O SER – H. Moreno R.* – Tradução de Wilson Coêlho

Toda filosofia que aspira a ter validade e universalidade deve ser um pensamento a partir de uma situação, uma reflexão da realidade da qual o homem em particular faz parte; no nosso caso, a partir da situação indígena de Chimborazo, uma realidade em que cada comunidade vive, sofre, desfruta e tenta mudar. Ou seja, buscamos uma filosofia que, sendo expressão de um mundo cultural concreto, descubra seu “próprio estar sendo assim”, dentro de um contexto, neste caso equatoriano e latino-americano; que, em última análise, nos ajuda a descobrir o que somos e as circunstâncias em que somos.

Uma parte importante do nosso mundo histórico cultural, que marca uma certa característica constitutiva (em suma, o substrato comum e último de toda a realidade latino-americana), parece ser o mundo nativo descrito no capítulo anterior com toda a sua complexidade histórica, sua visão mítico-mágica do mundo, ainda em vigor no ser cultural dos indígenas, com todas as suas virtualidades e defeitos, com todos os ultrajes e sobreposições culturais.

Dizemos que existe um estar sendo assim**, pertencente ao latino-americano e oculto nas entranhas dos indígenas, não reconhecido como tal pelos filósofos europeus em particular, e pela civilização ocidental em geral. Até hoje era praticamente impossível alcançar o mundo interior dos indígenas latino-americanos e, no nosso caso específico, dos indígenas de Chimborazo.

Essa impossibilidade de se chegar à realidade indígena como uma realidade autêntica se deve ao fato de o índio ter sido considerado pelo europeu como alijado do ser, marginalizado dele, humilhado, até certo ponto considerado como não ser, porque não é como o europeu, considerado este como o único modelo de ser.

Além disso, dentro do mundo latino-americano, o ser indígena até recentemente nem sequer fazia parte do povo, estava fora dele como um pária desta sociedade pró-europeia e pró-cristã, negando-lhe todos os tipos de direitos, mas impondo-lhe todos os tipos de deveres e obrigações.

Desde a exterioridade do ser, no qual ele tem sido inserido, será afirmado agora o próprio ser do indígena, que ao mesmo tempo é o substrato básico do que o ser latino-americano poderia ser. Tomar essa atitude significa, para usar os termos de Dussel, “sair da situação dos oprimidos em uma cultura de silêncio, da adesão culpada, com vida, pensamento e palavras, a uma autodomesticação para que outros possam colher os benefícios da opressão”. (Dussel; 1971: 27).
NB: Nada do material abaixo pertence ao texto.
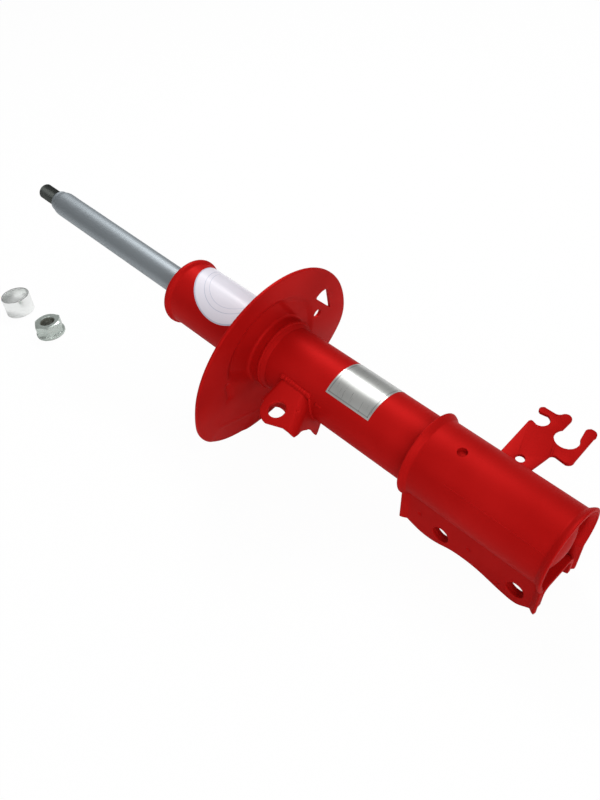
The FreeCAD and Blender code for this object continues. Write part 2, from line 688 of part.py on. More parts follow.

Isso leva a uma dupla superação: do universalismo abstrato da filosofia europeia moderna, ideologia das ideologias que justificam a vontade de poder que os países do centro exercem sobre a periferia mundial; e o populismo ingênuo, dos métodos imitativos de outros horizontes políticos e não propriamente latino-americanos. Só assim podemos esclarecer as categorias que permitem que as nações latino-americanas e as classes dependentes e dominadas se libertem da “opressão do ser, como fundamento do sistema mundial vigente, nacional e neocolonial” (Dussel; 1975: 221).

A partir dessa visão temos que interpretar o ser do indígena.

Não podemos repetir servilmente as mesmas categorias usadas pelo pensamento europeu, mas devemos partir de todo o grande substrato mítico-mágico do passado indígena, de toda a complexidade histórica e dos repetidos processos de adaptação que os indígenas tiveram que adotar para continuar subsistindo e continuar a manter de alguma maneira sua própria identidade.
A filosofia do ser europeu não só condenou a não ser tudo o que não se enquadra na sua compreensão ontológica, como com esta mesma situação a reduziu a ser de e para outro. Mas esse “não-ser” que o indígena foi condenado, precisamente, torna-se o ponto de partida de seu pensamento e afirmação de seu próprio ser. Propõe-se assim uma metafísica do homem, concreta, relativo-absoluta, capaz de exprimir a sua própria substantividade, a sua liberdade e a sua responsabilidade. Em suma, isso significa estabelecer uma opção-ético-política em favor da periferia oprimida, sendo seu principal representante o indígena de estatura, que parte da única coisa real: seu simples ser assim”.

*MORENO R., Hugo O. Introducción a la Filosofia Indígena. Riobamba: Pontificia Universidad Catolica del Ecuador, 1983, pp. 106-108.

** Estar sendo assim: É um conceito tomado emprestado de Carlos Cullen, em sua obra “Fenomenologia da Crise Moral”. É a relação imediata da autoconsciência-nação consigo mesma. É a racionalidade da vida. É a razão dos povos que está meramente lá.